### EXERCISE:
Please write out the material below exactly as given.

### SUPPLIED MATERIAL:
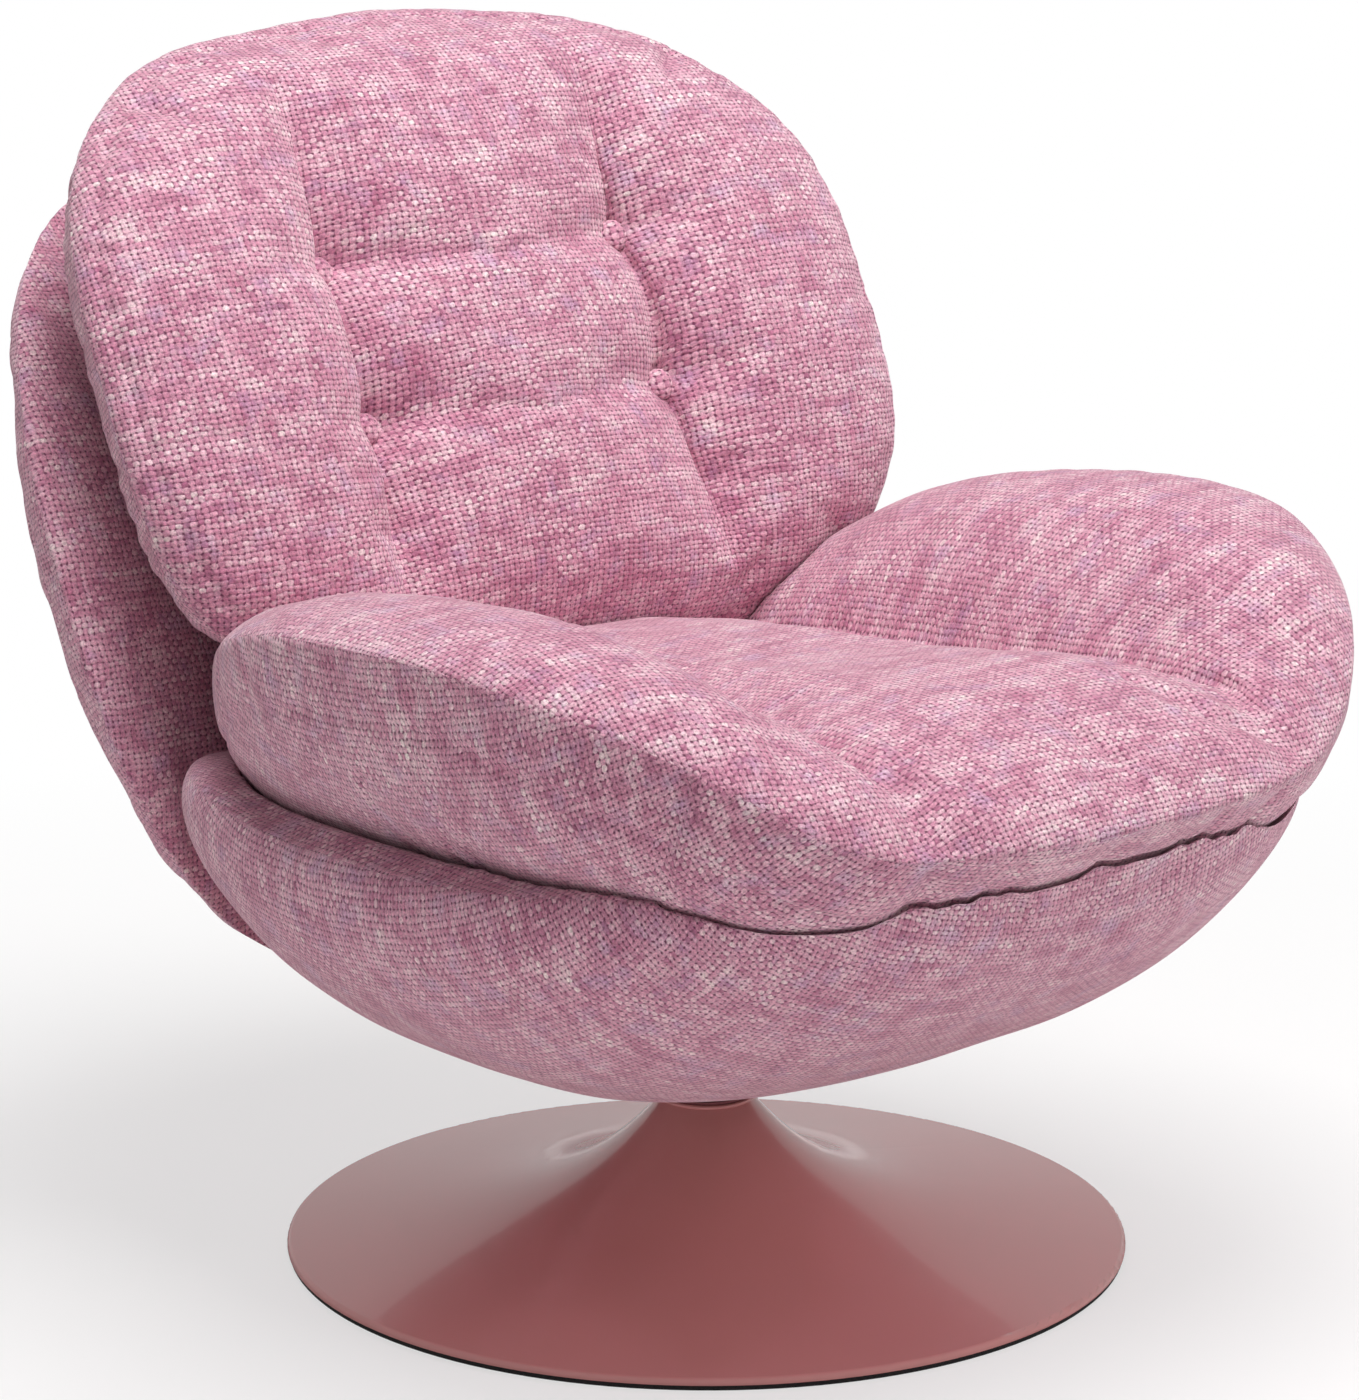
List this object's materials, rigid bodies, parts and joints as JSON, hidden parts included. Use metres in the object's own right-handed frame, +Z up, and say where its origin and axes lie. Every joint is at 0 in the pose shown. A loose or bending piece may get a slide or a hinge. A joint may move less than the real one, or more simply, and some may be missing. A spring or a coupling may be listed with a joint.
{
  "type": "lounge chair",
  "caption": "Low swivel lounge chair with padded petal-shaped seat and back in chunky pink weave on a dusty-rose trumpet base.",
  "frame": {"origin": "on the floor under the swivel axis, at the centre of the base gasket's underside", "axes": "+Z up along the swivel axis, -Y the way the sitter faces at rest, +X to the viewer's right when looking along +Y"},
  "size_m": [0.7294, 0.8431, 0.7703],
  "materials": {
    "rose_powder_coat": "glossy dusty-rose powder coat",
    "black_rubber": "matte black",
    "zinc_steel": "zinc plated",
    "cast_ballast": "black oxide",
    "white_nylon": "natural nylon",
    "rose_nylon": "moulded nylon in the base's colour",
    "bright_steel": "ground and oiled",
    "black_steel": "black powder coat",
    "birch_plywood": "raw plywood",
    "pink_weave": "chunky plain weave in mixed pink, rose and cream yarns",
    "tufting_twine": "waxed twine"
  },
  "bodies": {
    "base": {"trumpet_base": "rose_powder_coat", "edge_gasket": "black_rubber", "base_plate": "zinc_steel", "ballast_disc": "cast_ballast", "column_tube": "zinc_steel", "foot_bolts": "zinc_steel", "foot_nuts": "zinc_steel", "lower_bush": "white_nylon", "upper_bush": "white_nylon", "neck_collar": "rose_nylon", "thrust_washer": "white_nylon"},
    "seat": {"spindle": "bright_steel", "spindle_clip": "bright_steel", "mounting_plate": "black_steel", "plate_bolts": "zinc_steel", "plate_t_nuts": "zinc_steel", "seat_board": "birch_plywood", "seat_shell": "pink_weave", "seat_cushion": "pink_weave", "back_panel": "birch_plywood", "back_shell": "pink_weave", "back_cushion": "pink_weave", "bracket_screws_low": "zinc_steel", "bracket_screws_high": "zinc_steel", "back_bracket_right": "black_steel", "back_bracket_left": "black_steel", "tuft_twines": "tufting_twine", "tuft_anchors": "zinc_steel", "tuft_button_lower_right": "pink_weave", "tuft_button_lower_left": "pink_weave", "tuft_button_upper_right": "pink_weave", "tuft_button_upper_left": "pink_weave"}
  },
  "joints": [
    {"name": "swivel", "type": "hinge", "parent": "base", "child": "seat", "pos_m": [0, 0, 0], "axis": [0, 0, 1], "continuous": true}
  ]
}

### SOLUTION TO THIS PROBLEM:
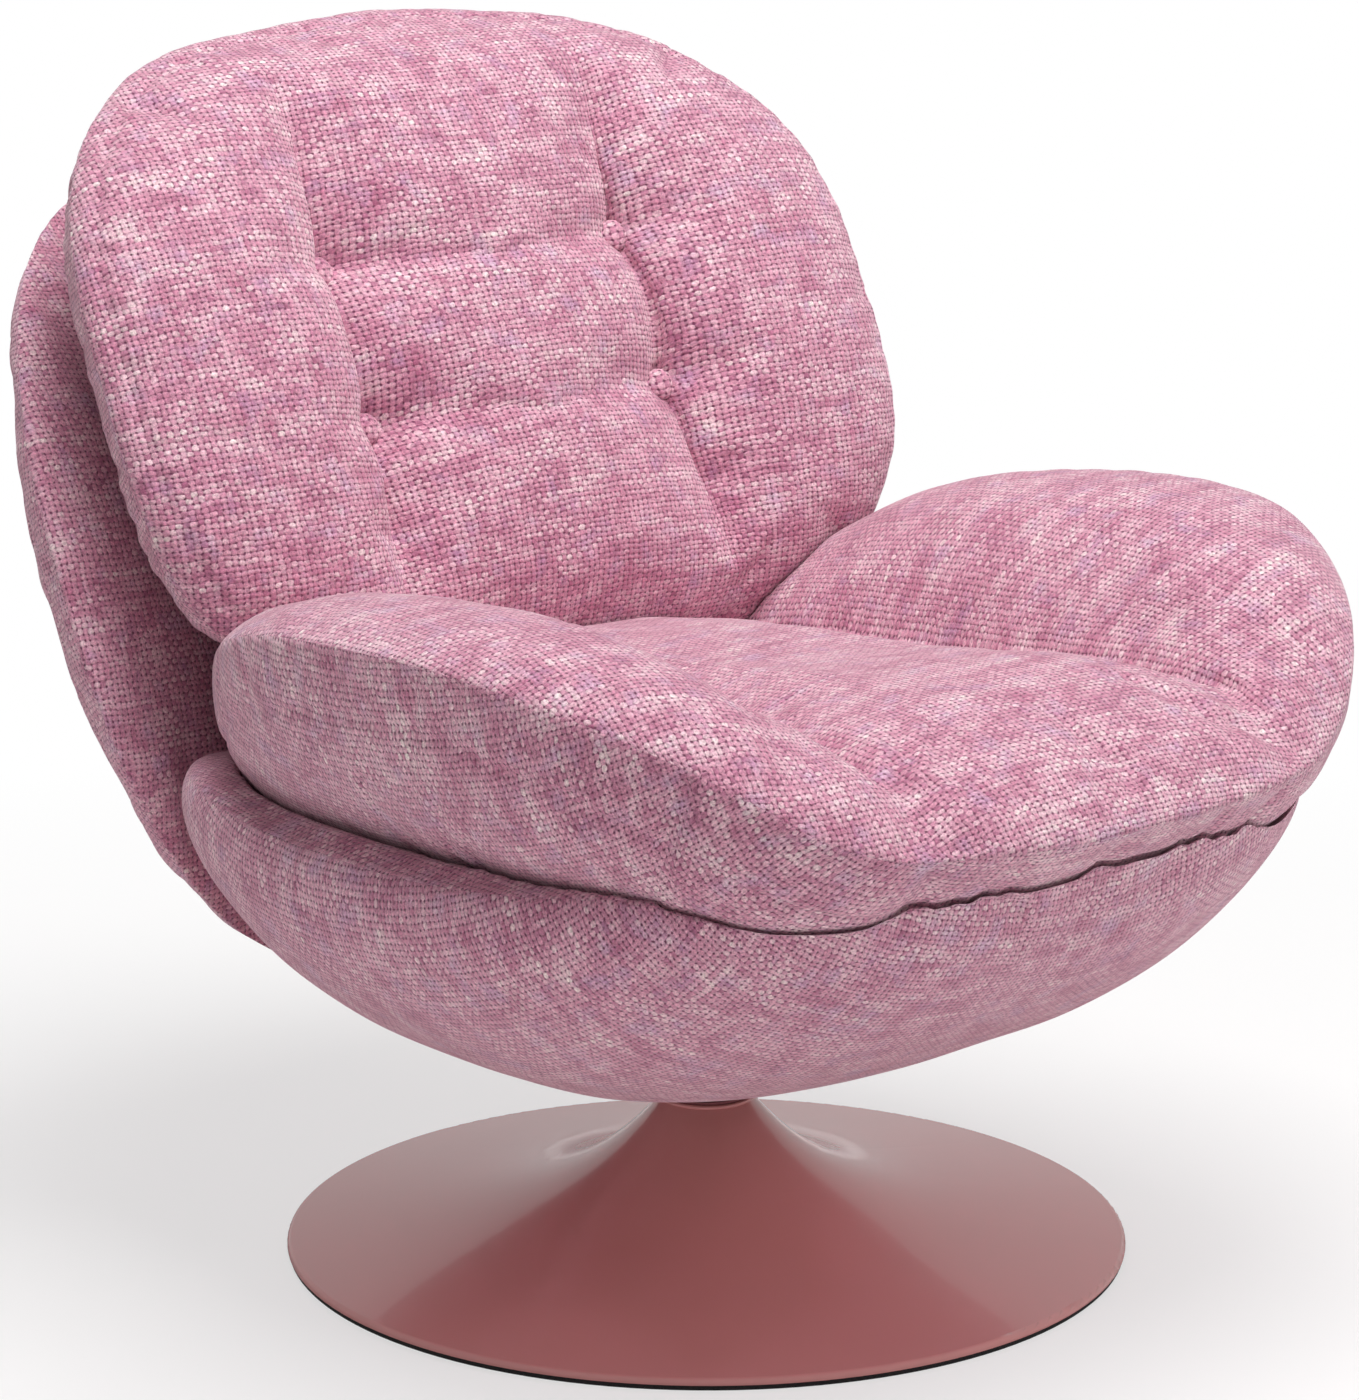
List this object's materials, rigid bodies, parts and joints as JSON, hidden parts included. Use metres in the object's own right-handed frame, +Z up, and say where its origin and axes lie. Every joint is at 0 in the pose shown. A loose or bending piece may get a slide or a hinge. A joint may move less than the real one, or more simply, and some may be missing. A spring or a coupling may be listed with a joint.
{
  "type": "lounge chair",
  "caption": "Low swivel lounge chair with padded petal-shaped seat and back in chunky pink weave on a dusty-rose trumpet base.",
  "frame": {"origin": "on the floor under the swivel axis, at the centre of the base gasket's underside", "axes": "+Z up along the swivel axis, -Y the way the sitter faces at rest, +X to the viewer's right when looking along +Y"},
  "size_m": [0.7294, 0.8431, 0.7703],
  "materials": {
    "rose_powder_coat": "glossy dusty-rose powder coat",
    "black_rubber": "matte black",
    "zinc_steel": "zinc plated",
    "cast_ballast": "black oxide",
    "white_nylon": "natural nylon",
    "rose_nylon": "moulded nylon in the base's colour",
    "bright_steel": "ground and oiled",
    "black_steel": "black powder coat",
    "birch_plywood": "raw plywood",
    "pink_weave": "chunky plain weave in mixed pink, rose and cream yarns",
    "tufting_twine": "waxed twine"
  },
  "bodies": {
    "base": {"trumpet_base": "rose_powder_coat", "edge_gasket": "black_rubber", "base_plate": "zinc_steel", "ballast_disc": "cast_ballast", "column_tube": "zinc_steel", "foot_bolts": "zinc_steel", "foot_nuts": "zinc_steel", "lower_bush": "white_nylon", "upper_bush": "white_nylon", "neck_collar": "rose_nylon", "thrust_washer": "white_nylon"},
    "seat": {"spindle": "bright_steel", "spindle_clip": "bright_steel", "mounting_plate": "black_steel", "plate_bolts": "zinc_steel", "plate_t_nuts": "zinc_steel", "seat_board": "birch_plywood", "seat_shell": "pink_weave", "seat_cushion": "pink_weave", "back_panel": "birch_plywood", "back_shell": "pink_weave", "back_cushion": "pink_weave", "bracket_screws_low": "zinc_steel", "bracket_screws_high": "zinc_steel", "back_bracket_right": "black_steel", "back_bracket_left": "black_steel", "tuft_twines": "tufting_twine", "tuft_anchors": "zinc_steel", "tuft_button_lower_right": "pink_weave", "tuft_button_lower_left": "pink_weave", "tuft_button_upper_right": "pink_weave", "tuft_button_upper_left": "pink_weave"}
  },
  "joints": [
    {"name": "swivel", "type": "hinge", "parent": "base", "child": "seat", "pos_m": [0, 0, 0], "axis": [0, 0, 1], "continuous": true}
  ]
}